__Problem__:
Write out all the data again, exactly as it stands.

__Data lines__:
## START

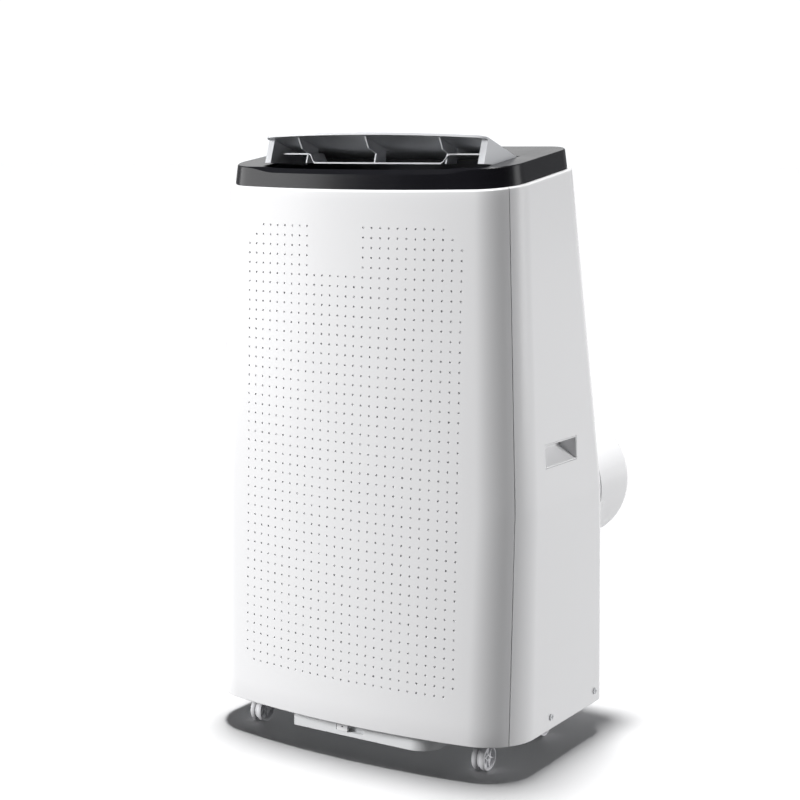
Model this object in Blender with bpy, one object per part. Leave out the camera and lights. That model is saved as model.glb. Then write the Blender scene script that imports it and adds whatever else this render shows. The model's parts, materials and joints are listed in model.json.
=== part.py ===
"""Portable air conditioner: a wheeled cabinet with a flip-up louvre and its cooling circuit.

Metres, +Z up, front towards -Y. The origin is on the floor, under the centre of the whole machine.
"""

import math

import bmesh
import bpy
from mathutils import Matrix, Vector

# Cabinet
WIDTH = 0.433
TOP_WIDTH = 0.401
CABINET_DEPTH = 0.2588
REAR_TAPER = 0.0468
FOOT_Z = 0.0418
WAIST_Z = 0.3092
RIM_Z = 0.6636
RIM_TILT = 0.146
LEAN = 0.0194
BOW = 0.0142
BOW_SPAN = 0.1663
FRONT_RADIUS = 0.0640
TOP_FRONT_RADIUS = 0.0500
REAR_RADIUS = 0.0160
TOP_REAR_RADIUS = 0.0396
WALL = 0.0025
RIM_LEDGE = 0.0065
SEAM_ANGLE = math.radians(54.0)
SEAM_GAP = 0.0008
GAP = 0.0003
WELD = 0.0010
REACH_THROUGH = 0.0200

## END

__The response__:
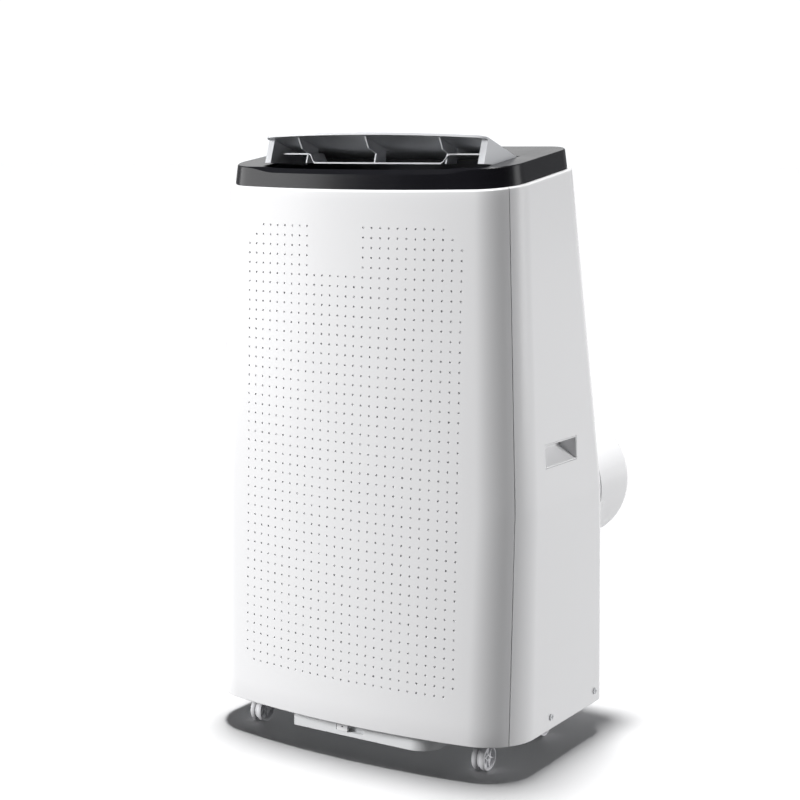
Model this object in Blender with bpy, one object per part. Leave out the camera and lights. That model is saved as model.glb. Then write the Blender scene script that imports it and adds whatever else this render shows. The model's parts, materials and joints are listed in model.json.
=== part.py ===
"""Portable air conditioner: a wheeled cabinet with a flip-up louvre and its cooling circuit.

Metres, +Z up, front towards -Y. The origin is on the floor, under the centre of the whole machine.
"""

import math

import bmesh
import bpy
from mathutils import Matrix, Vector

# Cabinet
WIDTH = 0.433
TOP_WIDTH = 0.401
CABINET_DEPTH = 0.2588
REAR_TAPER = 0.0468
FOOT_Z = 0.0418
WAIST_Z = 0.3092
RIM_Z = 0.6636
RIM_TILT = 0.146
LEAN = 0.0194
BOW = 0.0142
BOW_SPAN = 0.1663
FRONT_RADIUS = 0.0640
TOP_FRONT_RADIUS = 0.0500
REAR_RADIUS = 0.0160
TOP_REAR_RADIUS = 0.0396
WALL = 0.0025
RIM_LEDGE = 0.0065
SEAM_ANGLE = math.radians(54.0)
SEAM_GAP = 0.0008
GAP = 0.0003
WELD = 0.0010
REACH_THROUGH = 0.0200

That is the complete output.